Gerry Broome, Associated Press
CHAPEL HILL, N.C. — Michelle Obama urged North Carolina college students on Tuesday to work hard for her husband, making sure they and their friends cast ballots as early voting begins this week in the battleground state.
The first lady reminded the roughly 5,700 students packing a basketball arena at the University of North Carolina at Chapel Hill that President Obama carried the state four years ago by just 14,000 votes, which she said broke down to just five votes per precinct. She challenged each student there to personally round up five votes to help re-elect the president.
She cast her own vote for her husband on Monday, sending an absentee ballot back home to Chicago.
"We're one vote closer," she told the energetic crowd.
The first lady spoke just hours before President Obama and Republican nominee Mitt Romney are scheduled to hold a televised debate in New York, previewing what will likely be some of the same points her husband will make to the country.
Whereas Republicans have claimed the president doesn't have a record to run on, Michelle Obama ticked off accomplishments from the last four years: getting out of Iraq, helping keep college loans affordable, putting health insurance within reach for millions of families, the death of Osama bin Laden at the hands of Navy SEALs and saving the U.S. auto industry.
"I could go on and on," she said. "He inherited an economy in rapid decline. Instead of pointing fingers, he got to work. ... Are we going to turn around and let everything we have fought for just slip away?"
The first lady held a similar get-out-the-vote rally last month in a gym at nearby North Carolina Central University in Durham. The Chapel Hill event marks the 12th time Mrs. Obama has visited the state since becoming first lady.
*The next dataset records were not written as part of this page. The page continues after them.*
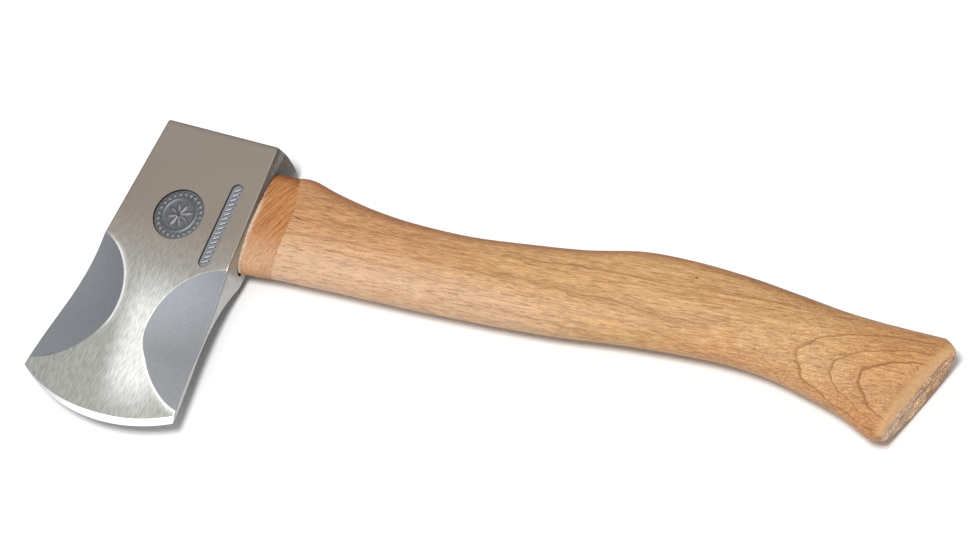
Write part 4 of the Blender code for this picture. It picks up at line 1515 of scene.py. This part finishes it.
def make_floor():
    """A pale plain floor under the hatchet."""
    height = cad_box[0][2]
    bpy.ops.mesh.primitive_circle_add(
        vertices=96, radius=FLOOR_RADIUS, fill_type="NGON", location=(0.0, 0.0, height)
    )
    floor = bpy.context.object
    floor.name = "floor"
    material = bpy.data.materials.new("floor_pale")
    material.use_nodes = True
    shader = material.node_tree.nodes["Principled BSDF"]
    shader.inputs["Base Color"].default_value = (0.92, 0.92, 0.92, 1.0)
    shader.inputs["Roughness"].default_value = 0.9
    shader.inputs["Specular IOR Level"].default_value = 0.1
    floor.data.materials.append(material)


def make_world():
    """Soft light from all round: brighter overhead, and brightest where the cheek mirrors it."""
    world = bpy.data.worlds.new("studio")
    world.use_nodes = True
    sky = Nodes(world.node_tree)
    background = sky.tree.nodes["Background"]
    background.inputs["Color"].default_value = (1.0, 1.0, 1.0, 1.0)
    direction = sky.make("TexCoord", {}, "Generated")
    up = sky.split(direction)[2]
    overhead = sky.step(up, 0.0, 1.0, SKY_HORIZON, SKY_TOP, kind="LINEAR")
    towards = Vector(PANEL_DIRECTION).normalized()
    match = sky.make("VectorMath", {0: direction, 1: towards}, "Value", operation="DOT_PRODUCT")
    inner, outer = [math.cos(math.radians(angle)) for angle in PANEL_EDGE]
    panel = sky.step(match, outer, inner, 0.0, PANEL_STRENGTH)
    sky.feed(background.inputs["Strength"], overhead + panel)
    bpy.context.scene.world = world


def make_light(name, place, target, size, watts):
    """A square soft box that looks at a target, both in metres in the part's own frame."""
    lamp = bpy.data.lights.new(name, "AREA")
    lamp.size = size
    lamp.energy = watts
    light = bpy.data.objects.new(name, lamp)
    light.location = place
    direction = Vector(target) - Vector(place)
    light.rotation_euler = direction.to_track_quat("-Z", "Y").to_euler()
    bpy.context.scene.collection.objects.link(light)


def make_camera():
    """The camera, at the photograph's viewing angle."""
    right = Vector(CAMERA_RIGHT).normalized()
    back = right.cross(Vector(CAMERA_UP)).normalized()
    up = back.cross(right)
    lens = bpy.data.cameras.new("camera")
    lens.lens = CAMERA_LENS
    lens.sensor_width = CAMERA_SENSOR
    lens.clip_start = 0.01
    camera = bpy.data.objects.new("camera", lens)
    rotation = Matrix((right, up, back)).transposed().to_4x4()
    camera.matrix_world = Matrix.Translation(CORNER + Vector(CAMERA_PLACE) * MM) @ rotation
    bpy.context.scene.collection.objects.link(camera)
    bpy.context.scene.camera = camera


# ------------------------------------------------------------------------------------------- assembly

def main():
    """Make every piece and set the stage."""
    bpy.context.scene.view_settings.view_transform = "Standard"
    side_steel = make_side_steel()
    stamp_steel = make_stamp_steel()
    hickory = make_hickory()
    sawn_hickory = make_sawn_wood()

    head = build_head(make_head_steel(), side_steel, stamp_steel, make_eye_steel())
    marks = build_panel_marks([stamp_steel])
    handle = build_handle(hickory, sawn_hickory, make_shoulder_wood())
    fibres = build_crushed_fibres(make_fibre())
    wood_wedge = build_wood_wedge(make_wedge_wood())
    steel_wedge = build_steel_wedge(make_wedge_steel())

    for piece, node, slot in (
        (head, "axe_head", "head_steel"),
        (handle, "handle", "hickory"),
        (wood_wedge, "wood_wedge", "wedge_wood"),
        (steel_wedge, "steel_wedge", "wedge_steel"),
    ):
        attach(piece, "root")
        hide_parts(node)
    for extra, slot in ((marks, "head_steel"), (fibres, "hickory")):
        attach(extra, "root")

    make_floor()
    make_world()
    make_light("key", KEY_PLACE, (0.0, 0.0, 0.0), KEY_SIZE, KEY_WATTS)
    make_camera()


main()
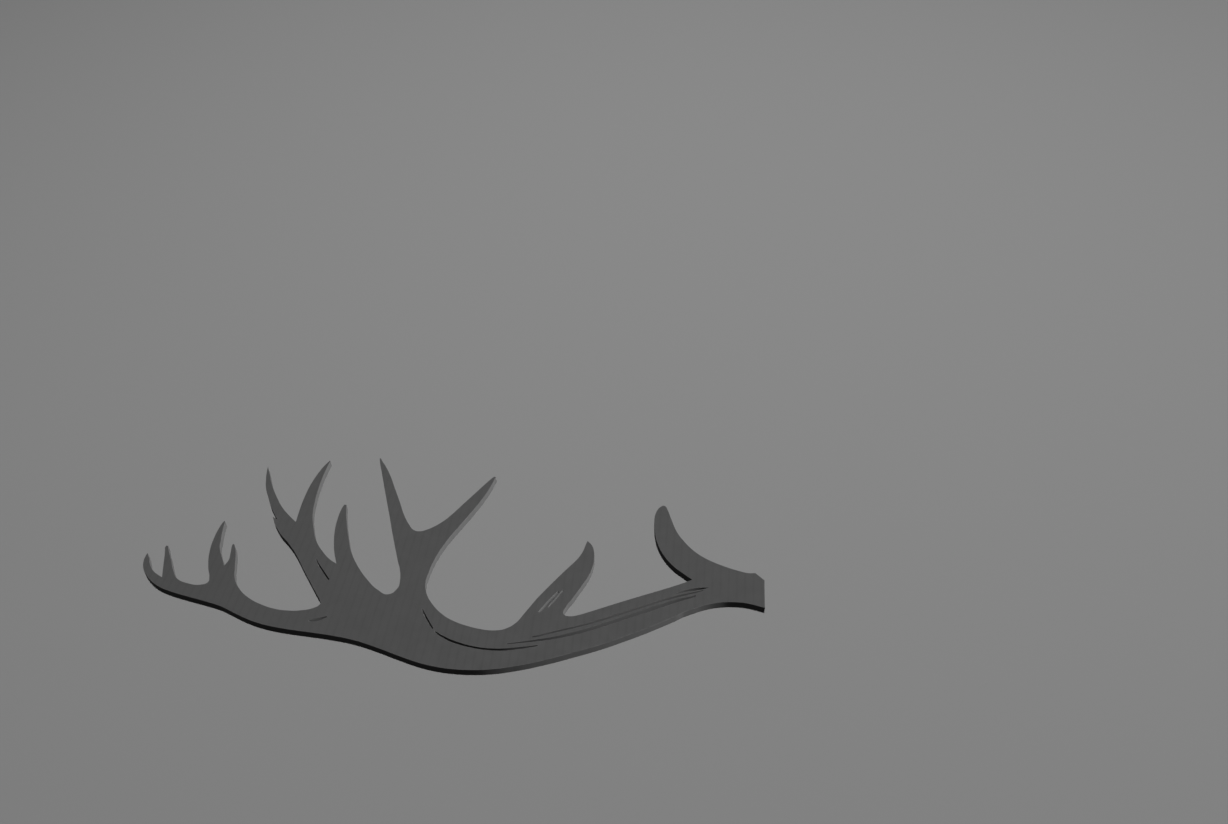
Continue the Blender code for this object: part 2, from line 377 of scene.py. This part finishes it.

On Tuesday, she spoke near a large banner featuring the campaign slogan "Forward" printed in white letters over a field of light blue to match the walls of Carmichael Arena, home of the Tar Heels women's basketball team. President Obama used the same venue this spring for a speech to help build support for getting Congress to extend low-interest student loans.
Saying there was still much more that the president hoped to accomplish with four more years, the first lady echoed the campaign's buzz words from 2008.
"Change is hard. It takes patience and tenacity," she said. "Elections are about hope."